▸ EXERCISE OBJECTIVE
Quote the material below exactly as written, from the first line to the line that holds "depsgraph = bpy.context.evaluated_depsgraph_get()", endpoints included.

◇ ◇ ◇ ◇

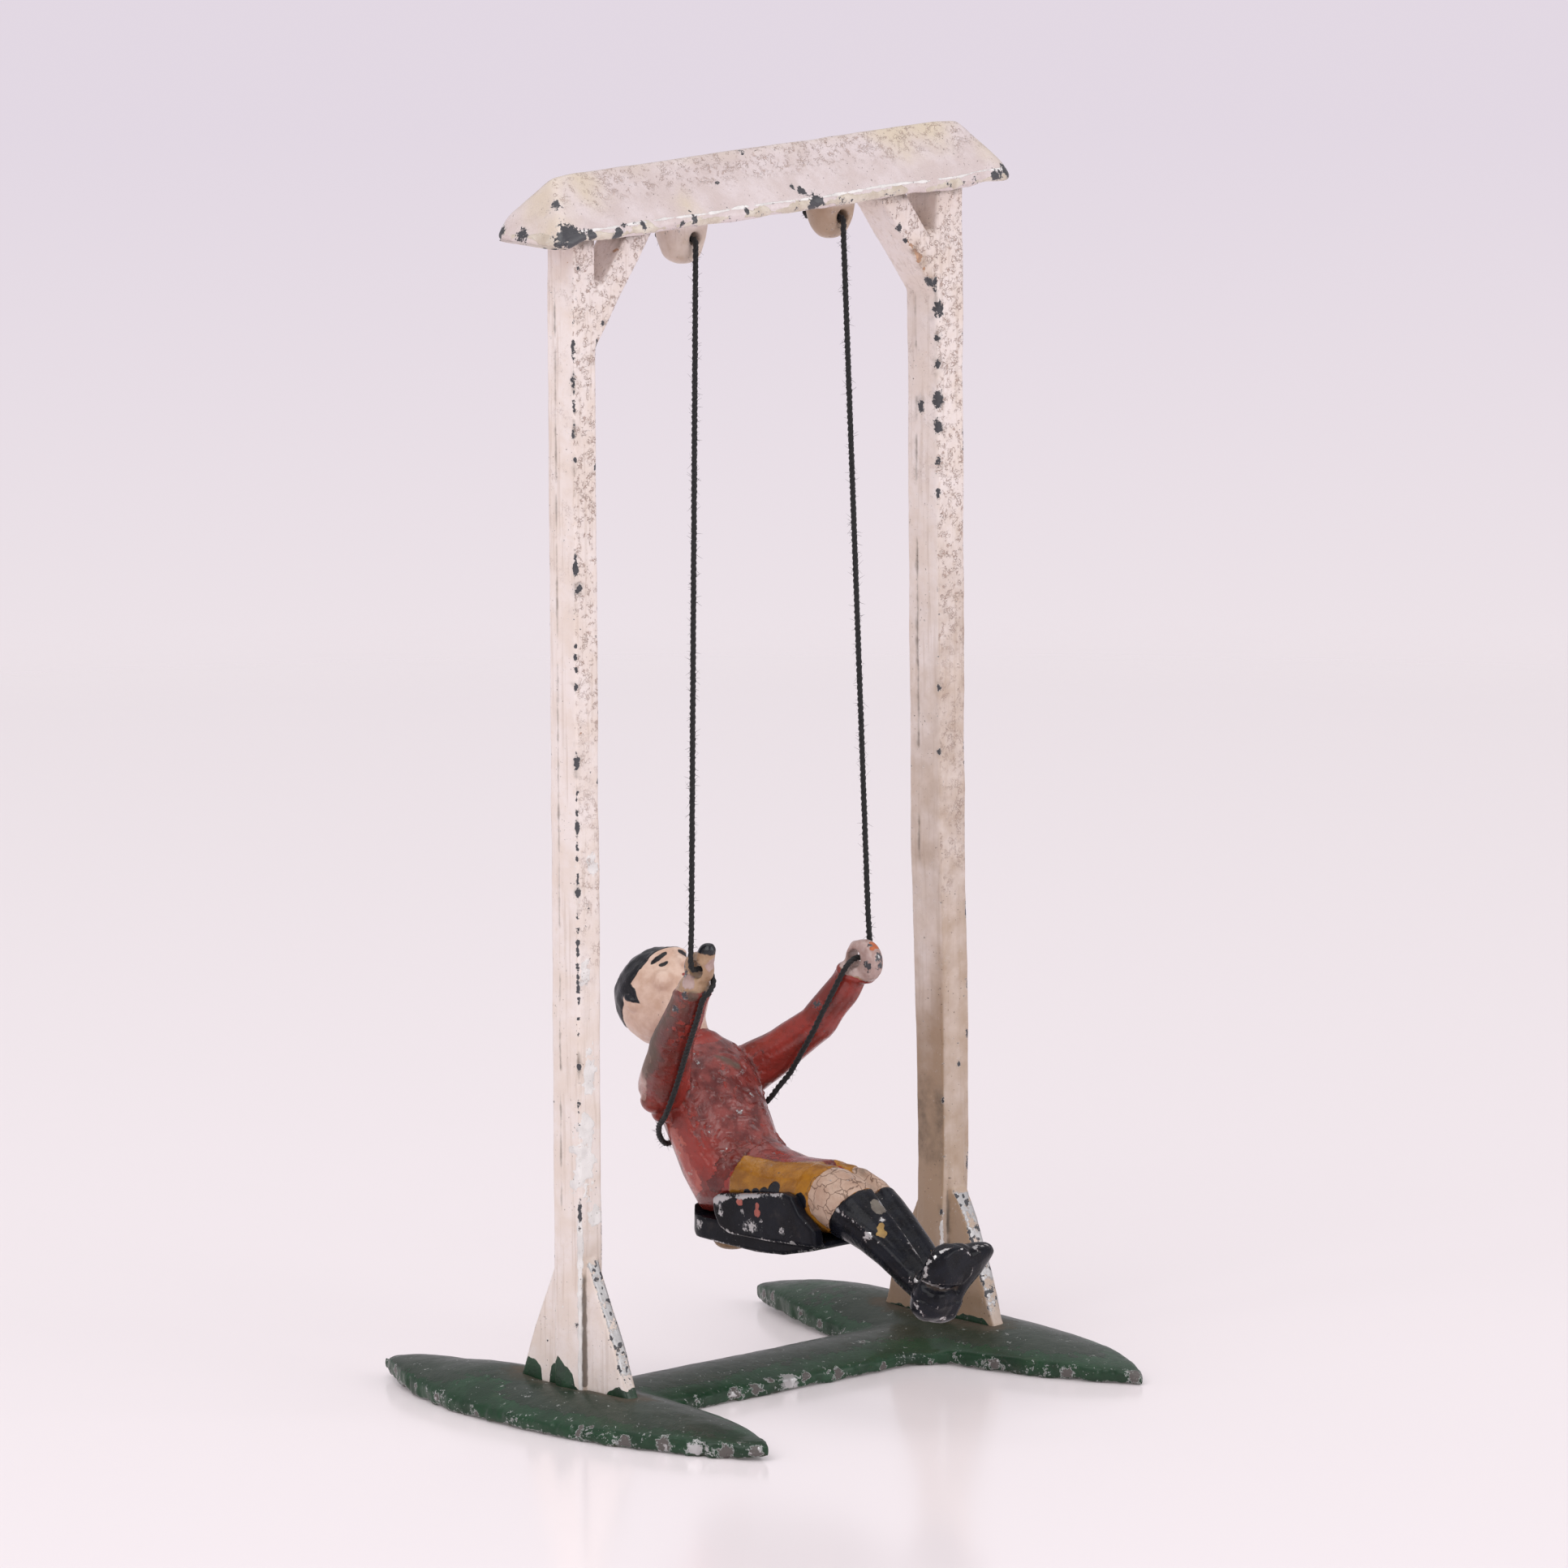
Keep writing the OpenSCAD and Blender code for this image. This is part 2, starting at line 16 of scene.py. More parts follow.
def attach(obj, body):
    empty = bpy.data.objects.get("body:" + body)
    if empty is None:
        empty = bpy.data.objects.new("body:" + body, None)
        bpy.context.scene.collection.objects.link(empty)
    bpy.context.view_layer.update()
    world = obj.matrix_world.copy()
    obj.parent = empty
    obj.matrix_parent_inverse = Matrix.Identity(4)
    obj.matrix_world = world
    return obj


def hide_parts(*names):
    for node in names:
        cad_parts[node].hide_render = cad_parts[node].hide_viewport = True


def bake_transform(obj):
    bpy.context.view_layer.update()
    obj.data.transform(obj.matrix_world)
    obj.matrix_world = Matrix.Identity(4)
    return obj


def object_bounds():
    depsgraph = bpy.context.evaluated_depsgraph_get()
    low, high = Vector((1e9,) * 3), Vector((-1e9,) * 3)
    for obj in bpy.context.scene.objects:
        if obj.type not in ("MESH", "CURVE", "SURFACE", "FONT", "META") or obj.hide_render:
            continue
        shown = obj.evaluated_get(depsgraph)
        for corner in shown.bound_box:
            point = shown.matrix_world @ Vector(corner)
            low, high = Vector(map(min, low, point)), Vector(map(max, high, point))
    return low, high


MM = 0.001
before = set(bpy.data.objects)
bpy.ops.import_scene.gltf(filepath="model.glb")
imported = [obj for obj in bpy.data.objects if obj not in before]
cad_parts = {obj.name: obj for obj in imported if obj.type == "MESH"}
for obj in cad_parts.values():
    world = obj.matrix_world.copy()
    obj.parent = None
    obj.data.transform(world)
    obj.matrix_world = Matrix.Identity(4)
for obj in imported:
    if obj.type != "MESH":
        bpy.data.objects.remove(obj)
cad_low, cad_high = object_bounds()
low_mm = np.array(cad_low) / MM
high_mm = np.array(cad_high) / MM

# Sizes that the looks share with the model, in millimetres
hip = np.array([0, 1.29, 16.05])
head_at = np.array([0, 11.3, 15.3])
head_lean = math.radians(57)
head_up = np.array([0, math.sin(head_lean), math.cos(head_lean)])
head_ahead = np.array([0, -math.cos(head_lean), math.sin(head_lean)])
post_x = 20.9
post_side_x = 1.4
post_front_y = -1.65
fin_side_x = 0.65
roof_low_z = 99.9
lug_x = 8.4
pivot_z = 97.0
bore_z = 98.35
hang_y = -2.11
knot_y = 2.47
thread_r = 0.27


# Noise and mesh tools

def lattice(cells, seed):
    """A number from -1 to 1 for each cell of a lattice, the same on each run."""
    mixed = cells[:, 0] * 73856093 ^ cells[:, 1] * 19349663 ^ cells[:, 2] * 83492791 ^ seed * 6542989
    mixed = (mixed & 0x7FFFFFFF) * 1274126177
    mixed = (mixed >> 12) & 0xFFFF
    return mixed / 32767.5 - 1


def lumps(points, size, seed=0):
    """Smooth noise from -1 to 1 with lumps of that size. The size is a number or one for each axis."""
    at = points / size + 0.37 * seed
    cell = np.floor(at).astype(np.int64)
    share = at - cell
    share = share * share * (3 - 2 * share)
    total = np.zeros(len(points))
    for corner in np.ndindex(2, 2, 2):
        part = np.prod(np.where(np.array(corner) == 1, share, 1 - share), axis=1)
        total += part * lattice(cell + np.array(corner), seed)
    return total


def step(value, low, high):
    """0 below low, 1 above high and smooth between them. With low above high it falls instead."""
    t = np.clip((value - low) / (high - low), 0, 1)
    return t * t * (3 - 2 * t)


def read(items, name, width, kind=np.float32):
    """A row of numbers for each vertex, edge or face."""
    flat = np.empty(len(items) * width, kind)
    items.foreach_get(name, flat)
    return flat.reshape(-1, width)


def points_of(mesh):
    return read(mesh.vertices, "co", 3).astype(float)


def normals_of(mesh):
    return read(mesh.vertex_normals, "vector", 3).astype(float)


def set_points(mesh, points):
    mesh.vertices.foreach_set("co", points.astype(np.float32).ravel())
    mesh.update()


def edges_of(mesh):
    return read(mesh.edges, "vertices", 2, np.int64)


def relax(points, edges, rounds, pull=0.5):
    """Each point drawn towards the mean of its neighbours, a number of times."""
    first, second = edges.T
    count = len(points)
    degree = np.maximum(np.bincount(edges.ravel(), minlength=count), 1)[:, None]
    for _ in range(rounds):
        total = np.empty_like(points)
        for axis in range(3):
            total[:, axis] = np.bincount(first, points[second, axis], count)
            total[:, axis] += np.bincount(second, points[first, axis], count)
        points = points + pull * (total / degree - points)
    return points


def paint_maps(mesh, **maps):
    """Keeps numbers for each point, which a material reads by their names."""
    for name, values in maps.items():
        layer = mesh.attributes.new(name, "FLOAT", "POINT")
        layer.data.foreach_set("value", np.float32(values) + np.zeros(len(mesh.vertices), np.float32))


def near(points, spots, tall=1.0, grown=1.0):
    """How close each point is to the nearest of the spots (x, y, z, radius): 1 at a centre, 0 outside.
    Tall draws the spots out upwards, and grown is a scale for every radius."""
    value = np.zeros(len(points))
    for x, y, z, radius in spots:
        away = np.linalg.norm((points - np.array([x, y, z])) * [1, 1, 1 / tall], axis=1)
        value = np.maximum(value, 1 - away / (grown * radius))
    return value


def away_from(points, start, end):
    """Distance of each point to the straight line between two places."""
    start, end = np.array(start, float), np.array(end, float)
    along = end - start
    share = np.clip((points - start) @ along / (along @ along), 0, 1)
    return np.linalg.norm(points - start - share[:, None] * along, axis=1)


def near_line(points, line, radius):
    """How close each point is to a line through places: 1 on it, 0 outside the radius."""
    away = np.min([away_from(points, *ends) for ends in zip(line[:-1], line[1:])], axis=0)
    return np.maximum(0, 1 - away / radius)


def hump(value, width):
    """1 where the value is 0, falling to 0 on both sides."""
    return np.exp(-((value / width) ** 2))


def mesh_from(build, name):
    mesh = bpy.data.meshes.new(name)
    build.to_mesh(mesh)
    build.free()
    return mesh


def in_scene(name, data):
    item = bpy.data.objects.new(name, data)
    bpy.context.scene.collection.objects.link(item)
    return item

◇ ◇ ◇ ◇

▸ RESPONSE TO THE EXERCISE
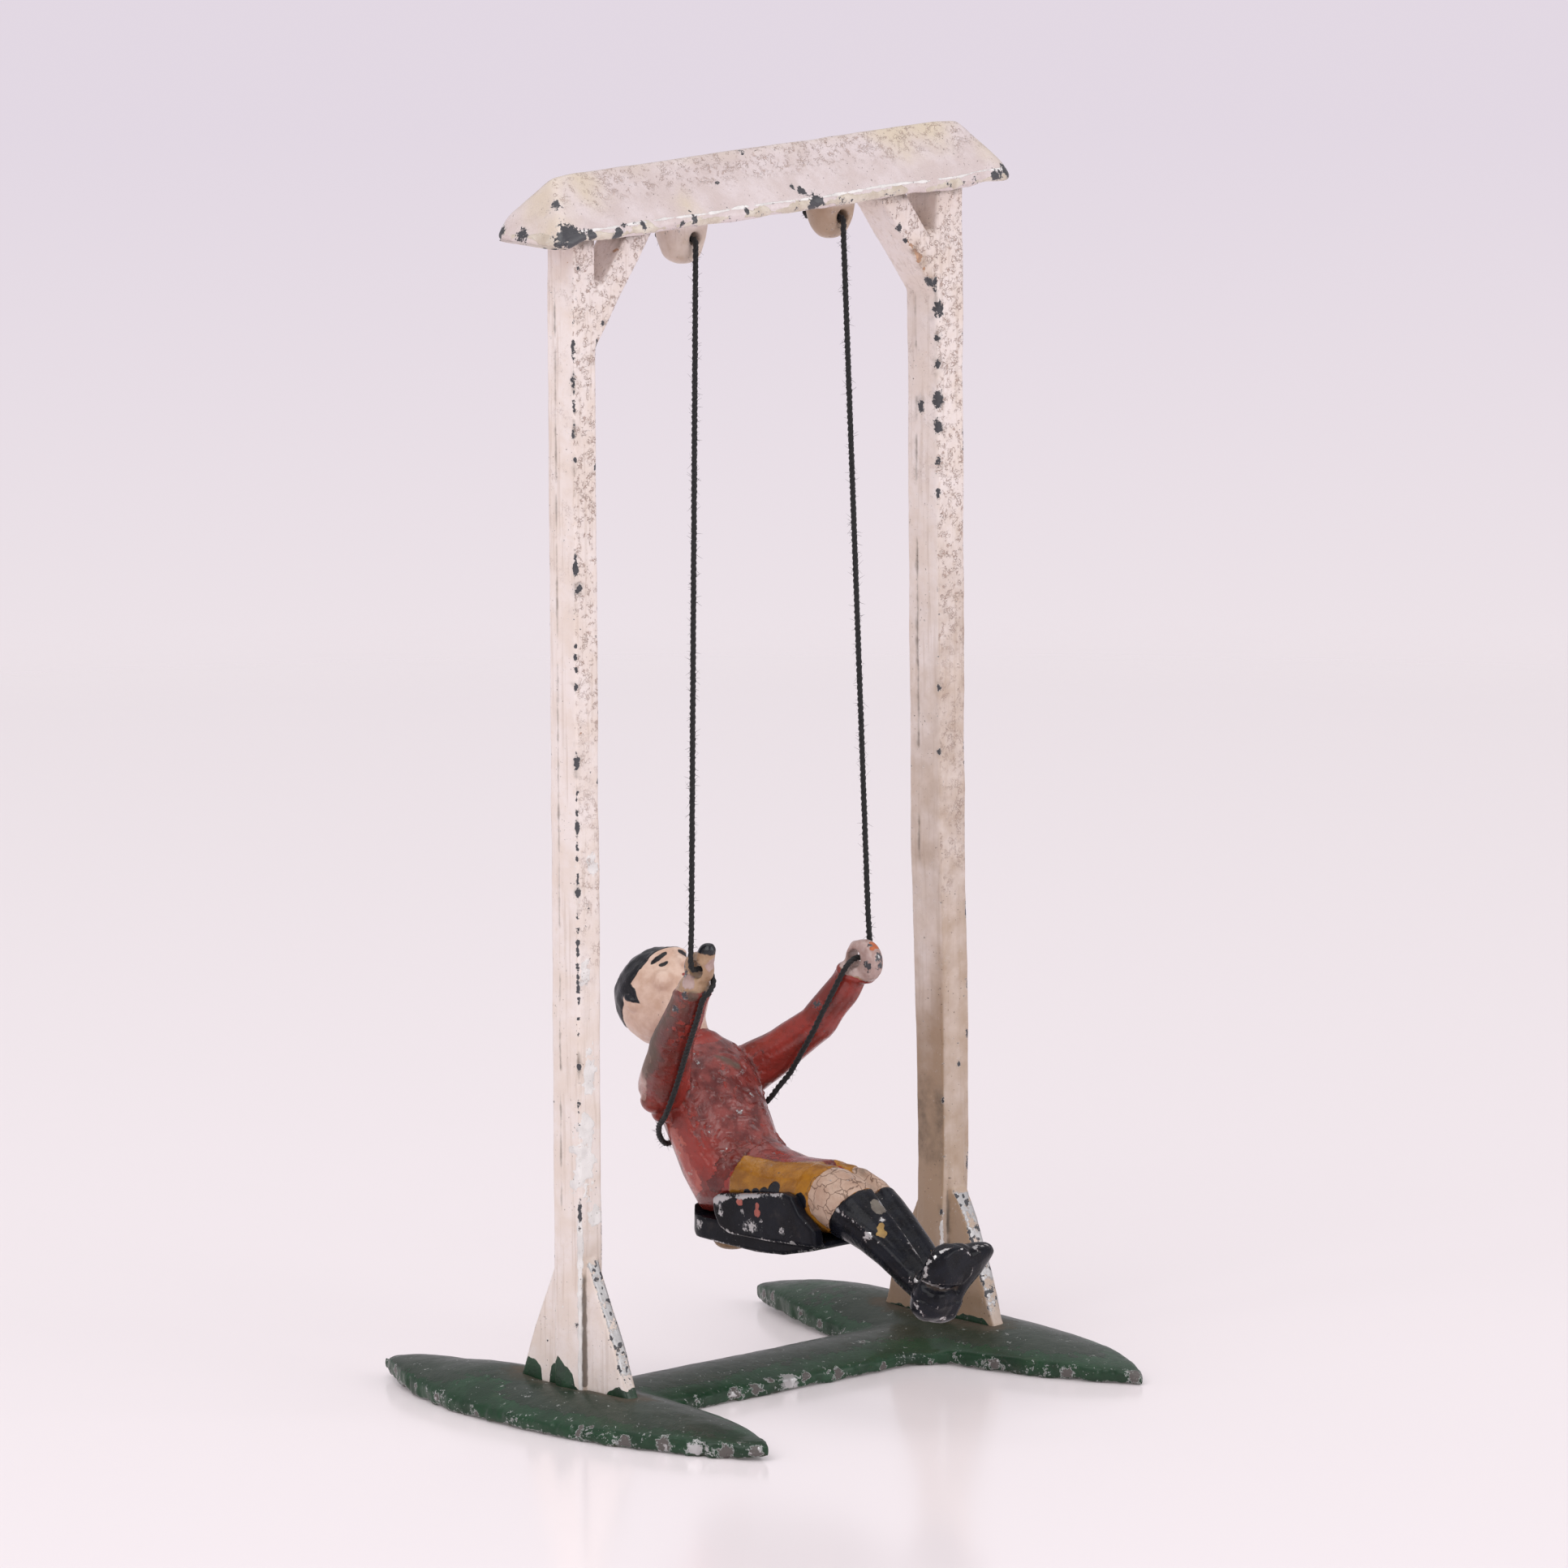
Keep writing the OpenSCAD and Blender code for this image. This is part 2, starting at line 16 of scene.py. More parts follow.
def attach(obj, body):
    empty = bpy.data.objects.get("body:" + body)
    if empty is None:
        empty = bpy.data.objects.new("body:" + body, None)
        bpy.context.scene.collection.objects.link(empty)
    bpy.context.view_layer.update()
    world = obj.matrix_world.copy()
    obj.parent = empty
    obj.matrix_parent_inverse = Matrix.Identity(4)
    obj.matrix_world = world
    return obj


def hide_parts(*names):
    for node in names:
        cad_parts[node].hide_render = cad_parts[node].hide_viewport = True


def bake_transform(obj):
    bpy.context.view_layer.update()
    obj.data.transform(obj.matrix_world)
    obj.matrix_world = Matrix.Identity(4)
    return obj


def object_bounds():
    depsgraph = bpy.context.evaluated_depsgraph_get()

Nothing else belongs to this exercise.